Those who live in glass houses should not throw stones.
Political campaigns are an exercise in marketing. The incumbent party tries to convince voters that it has done a good job in office meriting a second term. The Opposition does the opposite. It explains why marketing companies get hired and paid big bucks in election years to shape and manage the message and its communication.
The 2020 campaign is in full swing, making the media even more important and why it finds itself in Dr Rowley’s line of fire. There are few accomplishments and the economy is in its fifth year of decline with at least three more to follow. Apart from the management of COVID-19, all the game changers were stillborn or discredited. Perhaps the ferries may yet save a seat in Tobago. Given the paucity of success, attacking the media is a good distraction. Rubbishing the media is a useful way of damaging its credibility and limiting its capacity to ask inconvenient questions.
Trump’s success in the 2016 campaign is a good example. By talking incessantly about political correctness, Trump established the myth that he had dishonest and powerful enemies who wanted to prevent him from addressing the difficult challenges facing the nation. By claiming that he was being silenced, he created a drama in which he played the hero. By portraying himself as both persecuted and heroic, he created an emotional appeal. It allowed people who were struggling economically or angry about the way society was changing to see themselves in him, battling against a rigged system that made them feel powerless and devalued.
Mark Landau, a psychology professor at the University of Kansas, argues that people have a basic need for coherence, for things to make sense. Enemies provide people with this sense of coherence. If we can attribute many of the ills in our lives to our enemies, then we have a stable set of schemas and expectations. We know what to expect, even if something bad happens, and we know who to attribute it to. Hence the platform attack on the press, or the “one” per cent and other racial stereotypes.
Dr Rowley plays the victim well. He made Patrick Manning his “oppressor”, skilfully redirecting the taint of corruption to Manning and the PNM (“corruption in the PNM is ten times worse than under the UNC”). He did the same thing in the 2015 campaign against KPB and the UNC.
That is why he is deliberately provoking a war of words with the media obfuscating the issues, distracting from the current requests for information, portraying himself and his administration as victims of an unwarranted media attack. Did the media ever ask, or say, he stood to benefit personally in meeting with the Venezuelans? The media asked for clarity in the rationale for the meetings. That is what media is supposed to do: to inform, report, educate and analyse, and where they are gaps in a story, to get at the truth.
Media houses have always had owners even when they supported Rowley’s actions in opposition. What is their agenda and interest now? Why do they diverge from his? Dr Rowley is familiar with the law on defamation and has pinned the badge of integrity to his chest. He well knows that he must give the details as to what are these interests, who is furthering the agenda and to what effect and how are they at variance with the country’s interest. Surely, he understands the legal adage that he who alleges must prove? In the absence of proof and details, one cannot take his statement as having any weight, even if this is his habit.

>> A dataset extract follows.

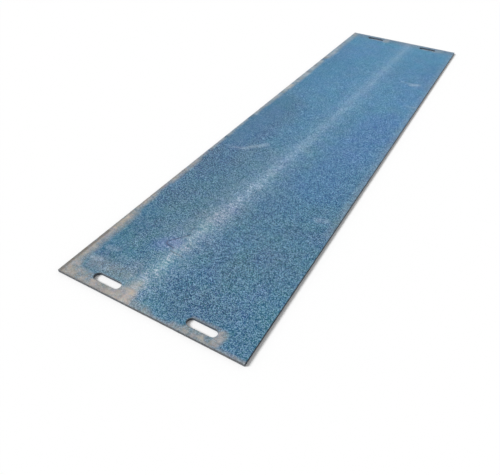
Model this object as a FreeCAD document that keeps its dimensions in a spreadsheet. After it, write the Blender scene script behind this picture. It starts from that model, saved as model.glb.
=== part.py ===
import FreeCAD, Part
import os
import Sketcher

# Ground protection mat: one sheet of pressed recycled polyethylene, sawn to size and laid flat as a
# roadway, with four hand slots that people lift, drag and lash it by. All sizes are in millimetres.
# The frame: +X across the width, +Y along the length, +Z up, origin at the middle of the underside.

# The driving dimensions. Each one can be changed by itself.
SIZES = {
    # Length of the sheet along Y
    "sheet_length": 4000,
    # Width of the sheet along X
    "sheet_width": 1000,
    # Thickness of the sheet along Z
    "sheet_thickness": 15,
    # Hand slot from end to end, along X
    "slot_length": 150,
    # Hand slot from side to side, which is also the diameter of its round ends
    "slot_width": 45,
    # From the middle of one slot to the middle of the other, across the sheet
    "slot_spacing": 515,
    # From the middle of a slot to the short edge of the sheet next to it
    "slot_end_distance": 65,
    # Round that the router leaves on both rims of a slot, so that it is kind to hands
    "slot_rim_radius": 2,
    # Bevel scraped along the sawn arrises and corners
    "arris_bevel": 1,
}

# Two points nearer than this are taken as one
TOLERANCE = 0.001


def make_sizes_sheet(doc):
    """Make the spreadsheet that holds the driving dimensions, one named cell a row."""
    sheet = doc.addObject("Spreadsheet::Sheet", "sizes")
    for row, (alias, value) in enumerate(SIZES.items(), start=1):
        sheet.set(f"A{row}", alias)
        sheet.set(f"B{row}", str(value))
        sheet.setAlias(f"B{row}", alias)
    return sheet


def origin_feature(body, role):
    """Return the body's own origin plane or axis of that role."""
    return next(item for item in body.Origin.OriginFeatures if item.Role == role)


def sketch_on_underside(body, name):
    """Make a sketch on the plane of the sheet's underside."""
    sketch = body.newObject("Sketcher::SketchObject", name)
    sketch.AttachmentSupport = (origin_feature(body, "XY_Plane"), [""])
    sketch.MapMode = "FlatFace"
    return sketch


def bind_constraint(sketch, name, constraint, formula):
    """Add a constraint that takes its value from the named sizes."""
    index = sketch.addConstraint(constraint)
    sketch.renameConstraint(index, name)
    sketch.setExpression(f"Constraints.{name}", formula)


def draw_sheet_outline(sketch, sheet):
    """Draw the sheet's rectangle, centred on the sketch's origin."""
    half_width = sheet.sheet_width / 2
    half_length = sheet.sheet_length / 2
    corners = [
        FreeCAD.Vector(-half_width, -half_length, 0),
        FreeCAD.Vector(half_width, -half_length, 0),
        FreeCAD.Vector(half_width, half_length, 0),
        FreeCAD.Vector(-half_width, half_length, 0),
    ]
    near, right, far, left = [
        sketch.addGeometry(Part.LineSegment(corners[i], corners[(i + 1) % 4])) for i in range(4)
    ]
    for before, after in ((near, right), (right, far), (far, left), (left, near)):
        sketch.addConstraint(Sketcher.Constraint("Coincident", before, 2, after, 1))
    for line in (near, far):
        sketch.addConstraint(Sketcher.Constraint("Horizontal", line))
    for line in (right, left):
        sketch.addConstraint(Sketcher.Constraint("Vertical", line))
    # The near left corner and the far right corner lie opposite each other about the origin
    sketch.addConstraint(Sketcher.Constraint("Symmetric", near, 1, far, 1, -1, 1))
    bind_constraint(
        sketch,
        "across",
        Sketcher.Constraint("DistanceX", near, 1, near, 2, 2 * half_width),
        "sizes.sheet_width",
    )
    bind_constraint(
        sketch,
        "along",
        Sketcher.Constraint("DistanceY", right, 1, right, 2, 2 * half_length),
        "sizes.sheet_length",
    )


def draw_slot_outline(sketch, sheet):
    """Draw the near left hand slot: two straight sides along X, joined by two half circles."""
    radius = sheet.slot_width / 2
    straight = sheet.slot_length - sheet.slot_width
    left_x = -sheet.slot_spacing / 2 - straight / 2
    right_x = left_x + straight
    middle_y = -(sheet.sheet_length / 2 - sheet.slot_end_distance)

    def half_circle(centre_x, outward):
        """Return the half circle about centre_x that bulges to the side of outward, -1 or 1."""
        start = FreeCAD.Vector(centre_x, middle_y - outward * radius, 0)
        middle = FreeCAD.Vector(centre_x + outward * radius, middle_y, 0)
        end = FreeCAD.Vector(centre_x, middle_y + outward * radius, 0)
        return Part.Arc(start, middle, end)

    def side(from_x, to_x, offset):
        """Return the straight side that far above or below the slot's middle line."""
        start = FreeCAD.Vector(from_x, middle_y + offset, 0)
        end = FreeCAD.Vector(to_x, middle_y + offset, 0)
        return Part.LineSegment(start, end)

    near_side = sketch.addGeometry(side(left_x, right_x, -radius))
    right_end = sketch.addGeometry(half_circle(right_x, 1))
    far_side = sketch.addGeometry(side(right_x, left_x, radius))
    left_end = sketch.addGeometry(half_circle(left_x, -1))
    for before, after in (
        (near_side, right_end),
        (right_end, far_side),
        (far_side, left_end),
        (left_end, near_side),
    ):
        sketch.addConstraint(Sketcher.Constraint("Tangent", before, 2, after, 1))
    sketch.addConstraint(Sketcher.Constraint("Horizontal", near_side))
    sketch.addConstraint(Sketcher.Constraint("Equal", left_end, right_end))
    bind_constraint(
        sketch,
        "end_radius",
        Sketcher.Constraint("Radius", left_end, radius),
        "sizes.slot_width / 2",
    )
    bind_constraint(
        sketch,
        "straight_run",
        Sketcher.Constraint("DistanceX", left_end, 3, right_end, 3, straight),
        "sizes.slot_length - sizes.slot_width",
    )
    bind_constraint(
        sketch,
        "from_centre_line",
        Sketcher.Constraint("DistanceX", left_end, 3, -1, 1, -left_x),
        "(sizes.slot_spacing + sizes.slot_length - sizes.slot_width) / 2",
    )
    bind_constraint(
        sketch,
        "from_middle",
        Sketcher.Constraint("DistanceY", left_end, 3, -1, 1, -middle_y),
        "sizes.sheet_length / 2 - sizes.slot_end_distance",
    )


def is_on_outline(edge, sheet):
    """Tell whether the edge lies on one of the sheet's four sawn sides."""
    middle = edge.BoundBox.Center
    across = abs(abs(middle.x) - sheet.sheet_width / 2)
    along = abs(abs(middle.y) - sheet.sheet_length / 2)
    return min(across, along) < TOLERANCE


def edge_names(shape, wanted):
    """Return the names of the shape's edges for which wanted is true."""
    return [f"Edge{i}" for i, edge in enumerate(shape.Edges, start=1) if wanted(edge)]


def make_sheet_blank(doc, body, sheet):
    """Make the plain sheet, as it leaves the saw."""
    outline = sketch_on_underside(body, "sheet_outline")
    draw_sheet_outline(outline, sheet)
    blank = body.newObject("PartDesign::Pad", "sheet_blank")
    blank.Profile = outline
    blank.setExpression("Length", "sizes.sheet_thickness")
    doc.recompute()
    return blank


def cut_hand_slots(doc, body, sheet):
    """Cut the near left hand slot through the sheet and repeat it at the other three corners."""
    outline = sketch_on_underside(body, "slot_outline")
    draw_slot_outline(outline, sheet)
    slot = body.newObject("PartDesign::Pocket", "hand_slot")
    slot.Profile = outline
    slot.Type = "ThroughAll"
    # The sketch is on the underside, so the cut goes up into the sheet
    slot.Reversed = True
    doc.recompute()

    slots = body.newObject("PartDesign::LinearPattern", "hand_slots")
    slots.Originals = [slot]
    slots.Direction = (origin_feature(body, "X_Axis"), [""])
    slots.setExpression("Length", "sizes.slot_spacing")
    slots.Occurrences = 2
    slots.Direction2 = (origin_feature(body, "Y_Axis"), [""])
    slots.setExpression("Length2", "sizes.sheet_length - 2 * sizes.slot_end_distance")
    slots.Occurrences2 = 2
    body.Tip = slots
    doc.recompute()
    return slots


def round_slot_rims(doc, body, slots, sheet):
    """Round the upper and lower rim of every hand slot."""

    def is_slot_rim(edge):
        """Tell whether the edge is level and lies inside the sheet's outline."""
        return edge.BoundBox.ZLength < TOLERANCE and not is_on_outline(edge, sheet)

    rims = body.newObject("PartDesign::Fillet", "slot_rims")
    rims.Base = (slots, edge_names(slots.Shape, is_slot_rim))
    rims.setExpression("Radius", "sizes.slot_rim_radius")
    doc.recompute()
    return rims


def bevel_arrises(doc, body, rims, sheet):
    """Bevel the sawn sides along both faces and down the four corners."""

    def is_arris(edge):
        """Tell whether the edge lies on the sheet's outline."""
        return is_on_outline(edge, sheet)

    arrises = body.newObject("PartDesign::Chamfer", "arrises")
    arrises.Base = (rims, edge_names(rims.Shape, is_arris))
    arrises.setExpression("Size", "sizes.arris_bevel")
    doc.recompute()
    return arrises


def slot_area(sheet):
    """Return the area of one hand slot's outline: its straight part and its two half circles."""
    straight = sheet.slot_length - sheet.slot_width
    round_ends = Part.Face(Part.Wire(Part.makeCircle(sheet.slot_width / 2))).Area
    return straight * sheet.slot_width + round_ends


def check_document(doc, slots, sheet):
    """Stop if a feature failed, or if the four slots didn't take their volume out of the sheet."""
    for item in doc.Objects:
        if "Invalid" in item.State or "Error" in item.State:
            raise RuntimeError(f"{item.Name} failed: {item.State}")
    blank_volume = sheet.sheet_length * sheet.sheet_width * sheet.sheet_thickness
    expected = blank_volume - 4 * slot_area(sheet) * sheet.sheet_thickness
    if abs(slots.Shape.Volume - expected) > TOLERANCE * expected:
        raise RuntimeError(f"the slots leave {slots.Shape.Volume}, not {expected}")


def export_body(body):
    """Write the finished solid to its STEP file."""
    shape = body.Shape
    if shape.isNull() or not shape.isValid() or len(shape.Solids) != 1:
        raise RuntimeError(f"{body.Label} isn't one valid solid")
    shape.exportStep(f"parts/{body.Label}.step")
    box = shape.BoundBox
    print(f"{body.Label}: {box.XLength:.1f} x {box.YLength:.1f} x {box.ZLength:.1f} mm,", end=" ")
    print(f"{shape.Volume / 1e9:.5f} cubic metres")


def main():
    """Build the mat and write it."""
    os.makedirs("parts", exist_ok=True)
    doc = FreeCAD.newDocument("ground_protection_mat")
    sheet = make_sizes_sheet(doc)
    doc.recompute()

    body = doc.addObject("PartDesign::Body", "mat")
    body.Label = "mat"
    make_sheet_blank(doc, body, sheet)
    slots = cut_hand_slots(doc, body, sheet)
    rims = round_slot_rims(doc, body, slots, sheet)
    bevel_arrises(doc, body, rims, sheet)
    body.Placement = FreeCAD.Placement()
    doc.recompute()

    check_document(doc, slots, sheet)
    export_body(body)


main()
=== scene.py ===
"""Looks of a ground protection mat: one sheet of pressed recycled polyethylene with four hand slots.

The sheet is one closed skin. Its two faces are fields of cells, its sawn edge is a section carried round
the outline, and each hand slot is a section carried round the slot. Lengths are in metres, in the part's
own frame: X across the sheet, Y along it, Z up, with the origin at the middle of the underside.
"""
import logging
import math
from dataclasses import dataclass, field
from enum import Enum
from functools import cached_property
from typing import Any, Sequence

import bmesh
import bpy
import numpy as np
from mathutils import Matrix, Vector


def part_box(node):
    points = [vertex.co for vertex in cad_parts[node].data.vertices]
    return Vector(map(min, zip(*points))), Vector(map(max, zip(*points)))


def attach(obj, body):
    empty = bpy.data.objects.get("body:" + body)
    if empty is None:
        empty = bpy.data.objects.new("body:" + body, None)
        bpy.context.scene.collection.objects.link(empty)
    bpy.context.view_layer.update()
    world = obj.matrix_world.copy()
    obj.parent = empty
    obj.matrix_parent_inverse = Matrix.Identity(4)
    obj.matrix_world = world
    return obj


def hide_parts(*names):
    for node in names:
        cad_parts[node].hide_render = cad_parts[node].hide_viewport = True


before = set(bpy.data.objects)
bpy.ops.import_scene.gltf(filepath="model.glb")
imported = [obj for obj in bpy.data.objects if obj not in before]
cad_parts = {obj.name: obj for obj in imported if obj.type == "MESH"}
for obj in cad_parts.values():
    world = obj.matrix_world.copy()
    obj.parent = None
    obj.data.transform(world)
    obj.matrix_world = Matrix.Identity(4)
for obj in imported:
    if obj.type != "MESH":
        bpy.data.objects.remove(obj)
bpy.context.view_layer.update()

LOG = logging.getLogger("ground_protection_mat")

MM = 0.001
# Points nearer to each other than this are one point of the skin
WELD = 0.002 * MM
# How many fine steps of a loop meet one cell of a face
FINE_STEPS = 4


class Finish(Enum):
    """Finish of a part of the skin. The value is its material slot on the mesh."""

    PRESSED = 0
    SAWN = 1
    ROUTED = 2


def linear(hex_colour: str) -> tuple[float, float, float, float]:
    """Turn an sRGB hex colour into linear light.

    Formula: c / 12.92 up to 0.04045, and ((c + 0.055) / 1.055) to the power 2.4 above it.

    Args:
        hex_colour: six hex digits after a hash sign.

    Returns:
        Red, green, blue and an alpha of one.
    """
    encoded = np.array([int(hex_colour[i : i + 2], 16) for i in (1, 3, 5)]) / 255
    light = np.where(encoded <= 0.04045, encoded / 12.92, ((encoded + 0.055) / 1.055) ** 2.4)
    return (*light.tolist(), 1.0)


def lines_between(stops: Sequence[float], spacing: float) -> np.ndarray:
    """Rule lines from stop to stop, in equal steps about as long as the spacing.

    Args:
        stops: the values that have to be on a line, in rising order.
        spacing: the step to come near to.

    Returns:
        All lines in rising order, each stop once.
    """
    runs = [
        np.linspace(low, high, max(1, round((high - low) / spacing)), endpoint=False)
        for low, high in zip(stops[:-1], stops[1:])
    ]
    return np.append(np.concatenate(runs), stops[-1])


def refine(lines: np.ndarray) -> np.ndarray:
    """Divide each gap between neighbouring lines into FINE_STEPS equal steps."""
    count = len(lines) - 1
    return np.interp(np.arange(count * FINE_STEPS + 1) / FINE_STEPS, np.arange(count + 1), lines)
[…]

What is Rowley’s agenda? Good governance? The interest of the people or holding on to power?
Despite his integrity badge, Dr Rowley unhesitatingly attacks everyone’s else reputation without evidence. Yet, as planning minister, he says he is not aware of every approval granted by the Planning Ministry? Or, as housing minister, he was unaware of the “administrative errors” which secured a lucrative planning contract for a hitherto unknown Chinese contractor? Or that some unknown “public servant” instructed to vote against Dominica’s request for a waiver at the OAS? Yet, he is sure that special interests are behind the negative press? Those who live in glass houses should not throw stones.